Limited-Service Restaurant Benchmark

61.9%

Full-Service Restaurant Benchmark

59.9%

The gross margin percentage is calculated by taking total sales less direct costs of sales and dividing the result by total sales. It represents the percentage of total sales that the business has available to cover other costs and obligations such as general and administrative costs, occupancy costs and interest expense.

A percentage increase in gross margin results in an additional percentage growth to the bottom line.  Therefore, consistent monitoring and analysis of this ratio for changes from budget, prior periods or industry benchmarks can identify areas where a restaurant can improve and maximize its profit. A decline in this ratio may identify a red flag in direct costs or sales. Increasing food costs may be the result of excessive spoilage, inaccurate portions or theft. Increasing payroll costs may require closer monitoring and scheduling of labor.
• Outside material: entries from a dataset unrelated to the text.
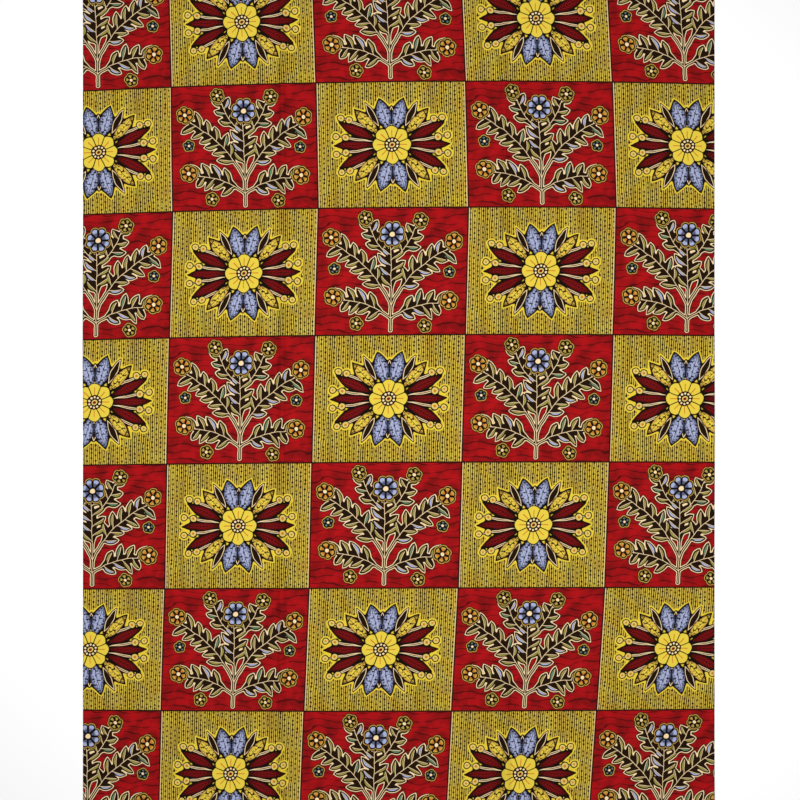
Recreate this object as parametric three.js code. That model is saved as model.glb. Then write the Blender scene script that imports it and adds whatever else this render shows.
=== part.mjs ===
// A length of printed cotton cloth, two yards long, laid out flat in one layer, face up.
//
// Frame: millimetres, +X across the cloth from one woven edge to the other, +Y along its length,
// +Z up. The origin is the middle of the cloth, on the surface that it lies on.
//
// The cloth is one woven piece with nothing sewn on, so it is one wall of even thickness. Its weft
// turns back at the two long edges, which are woven and round. Its two ends are cut square across.
import * as THREE from "three";

// Driving dimensions.
const INCH = 25.4;
const YARD = 36 * INCH;
const LOOM_WIDTH = 46 * INCH; // from one woven edge to the other
const PIECE_LENGTH = 2 * YARD; // from one cut end to the other
const WALL = 1; // thickness of the cloth wall
const WOVEN_EDGE_STEPS = 3; // flats in each quarter round of a woven edge
const LENGTH_STEPS = 24; // stretches of the wall along its length

const printedCotton = new THREE.MeshStandardMaterial({ color: 0x9c6a24, roughness: 0.85, metalness: 0 });

// The wall's section from one woven edge to the other: flat below and above, and half round at
// both edges. Its x runs across the cloth, and its y is the height above the surface.
function clothSection(width, thickness) {
  const radius = thickness / 2;
  const flat = width / 2 - radius; // from the middle of the cloth to the start of the half round
  const section = new THREE.Shape();
  section.moveTo(-flat, 0);
  section.lineTo(flat, 0);
  section.absarc(flat, radius, radius, -Math.PI / 2, Math.PI / 2, false);
  section.lineTo(-flat, thickness);
  section.absarc(-flat, radius, radius, Math.PI / 2, (3 * Math.PI) / 2, false);
  return section;
}

// The section carried along the length of the piece, with a square cut at each end.
function clothWall(width, length, thickness) {
  const wall = new THREE.ExtrudeGeometry(clothSection(width, thickness), {
    depth: length,
    steps: LENGTH_STEPS,
    curveSegments: WOVEN_EDGE_STEPS,
    bevelEnabled: false,
  });
  wall.rotateX(Math.PI / 2); // the section's y becomes +Z, and the way along the cloth -Y
  wall.translate(0, length / 2, 0);
  return wall;
}

const part = new THREE.Group();

const cloth = new THREE.Mesh(clothWall(LOOM_WIDTH, PIECE_LENGTH, WALL), printedCotton);
cloth.name = "cloth";
part.add(cloth);

export default part;
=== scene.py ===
"""A length of wax print cotton, laid out flat and face up in one layer.

The cloth is a thin woven shell on its solid, with a chequer of red and olive-gold panels printed right
through it. Each red panel holds a flowering plant with leafy branches on a grained ground, and each
gold panel holds a medallion of petals, leaves and spots on a ground of fine upright lines and dots.
Shader nodes draw the prints in millimetres, as distances to stems, leaves, petals and spots. Two
creases run along the whole cloth, where it was folded, and low ridges and lifted edges show where it
was handled.

Everything is in metres in the part's own frame, with +X across the cloth, +Y along it and +Z up. Sizes
of the print are in millimetres.
"""

import logging
import math
from dataclasses import dataclass
from enum import Enum
from typing import Iterator, NamedTuple, Union

import bpy
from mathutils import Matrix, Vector


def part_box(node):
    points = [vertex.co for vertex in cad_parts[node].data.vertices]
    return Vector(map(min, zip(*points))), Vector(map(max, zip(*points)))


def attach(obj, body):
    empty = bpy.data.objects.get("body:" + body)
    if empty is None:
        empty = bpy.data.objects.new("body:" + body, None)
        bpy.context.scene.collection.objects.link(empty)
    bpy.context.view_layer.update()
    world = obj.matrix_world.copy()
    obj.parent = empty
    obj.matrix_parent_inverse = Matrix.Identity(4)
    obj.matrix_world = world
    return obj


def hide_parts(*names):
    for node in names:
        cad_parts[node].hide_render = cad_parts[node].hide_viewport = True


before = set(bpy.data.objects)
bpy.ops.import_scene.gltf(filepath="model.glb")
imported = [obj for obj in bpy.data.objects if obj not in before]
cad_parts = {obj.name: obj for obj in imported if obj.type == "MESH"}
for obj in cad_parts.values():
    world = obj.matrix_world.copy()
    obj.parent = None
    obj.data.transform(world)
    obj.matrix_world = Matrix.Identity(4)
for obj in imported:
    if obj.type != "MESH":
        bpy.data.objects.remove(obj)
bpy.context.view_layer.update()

LOG = logging.getLogger("wax_print")
MM = 0.001
PANEL_WIDTH = 272.0
PANEL_HEIGHT = 233.7
SETTLING_ROUNDS = 8
DISPLAY_FULL = 255
DISPLAY_KNEE = 0.04045
DISPLAY_SLOPE = 12.92
DISPLAY_OFFSET = 0.055
DISPLAY_GAMMA = 2.4


class Dye(Enum):
    """The colours of the print, as red, green and blue from 0 to 255."""

    RED = (164, 14, 19)
    RED_DEEP = (124, 12, 14)
    RED_GRAIN = (72, 8, 8)
    GOLD_LINE = (207, 183, 68)
    GOLD_GAP = (64, 48, 2)
    GOLD_MOSS = (56, 53, 2)
    GOLD_DOT = (24, 18, 4)
    YELLOW = (222, 196, 66)
    HALO = (222, 194, 56)
    CREAM = (240, 211, 164)
    ORANGE = (190, 112, 30)
    AMBER = (190, 150, 66)
    BLACK = (17, 9, 4)
    LEAF = (30, 16, 4)
    OLIVE = (148, 138, 66)
    SAGE = (96, 128, 96)
    BLUE = (80, 86, 116)
    LAVENDER = (162, 168, 200)
    MAROON = (82, 8, 8)
    BERRY = (122, 12, 16)
    RIPE = (214, 190, 100)
    BORDER = (34, 10, 6)

    def rgba(self) -> tuple[float, float, float, float]:
        """The colour as linear red, green, blue and alpha."""
        return (*(linear(channel / DISPLAY_FULL) for channel in self.value), 1.0)


def linear(channel: float) -> float:
    """Converts one display channel to linear light.

    Args:
        channel: The display value, from 0 to 1.

    Returns:
        The linear value, from 0 to 1.
    """
    if channel <= DISPLAY_KNEE:
        return channel / DISPLAY_SLOPE
    return ((channel + DISPLAY_OFFSET) / (1 + DISPLAY_OFFSET)) ** DISPLAY_GAMMA


# ---------------------------------------------------------------------------------------------------
# Shader arithmetic


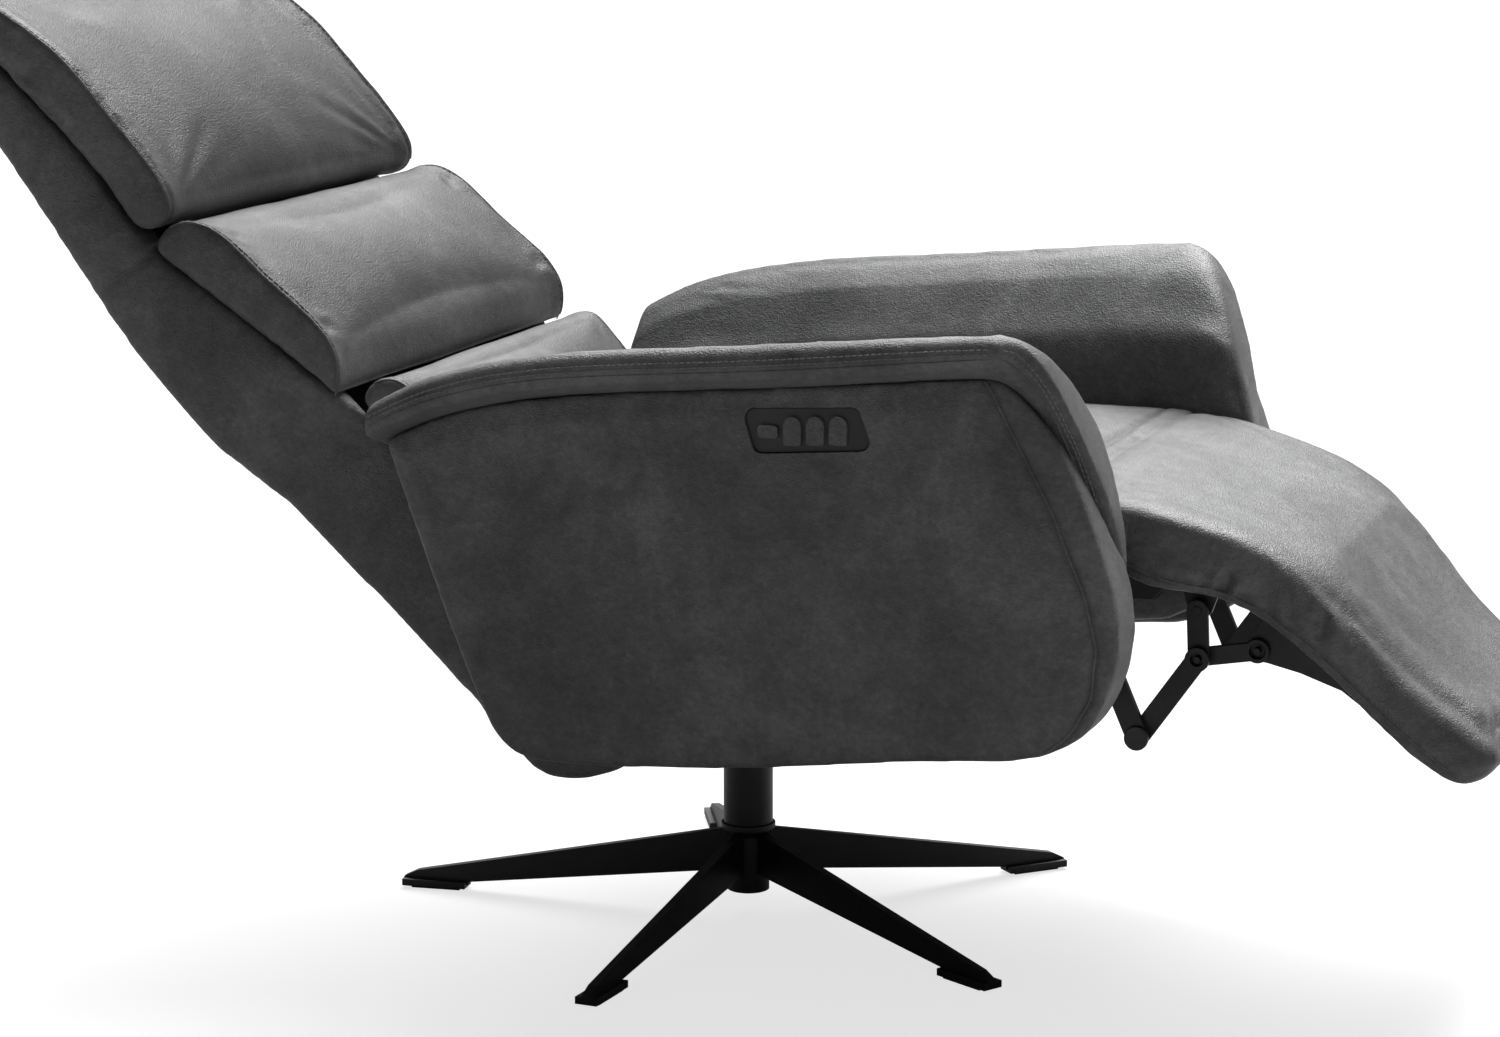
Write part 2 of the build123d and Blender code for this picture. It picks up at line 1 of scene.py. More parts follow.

As costs continue to rise, do menu prices need to be adjusted?

OPERATING EXPENSES AS A PERCENTAGE OF SALES

Represents management’s ability to control operating expenses

Limited-Service Restaurant Benchmark

56.5%

Full-Service Restaurant Benchmark

55%

The operating expense ratio is calculated by dividing total operating expenses by sales. It measures how efficient a business is. A red flag is an operating expense ratio that increases over time because it represents a decline in operating efficiency from period to period. Significant deviations identified when comparing operating ratios at the account level to budget and/or prior periods should be investigated to determine the cause.

In Summary

Using these benchmarks, are your financial statements telling you a success story or are they sending up red flags that there may be a problem? It is important to note that, on a stand-alone basis, your ratios do not tell the complete story. They are useful, however, in identifying trouble spots when compared to an industry benchmark, a ratio from a past period or budget. Timely and consistent evaluation of these ratios will allow you to take corrective action to improve the financial strength of the business.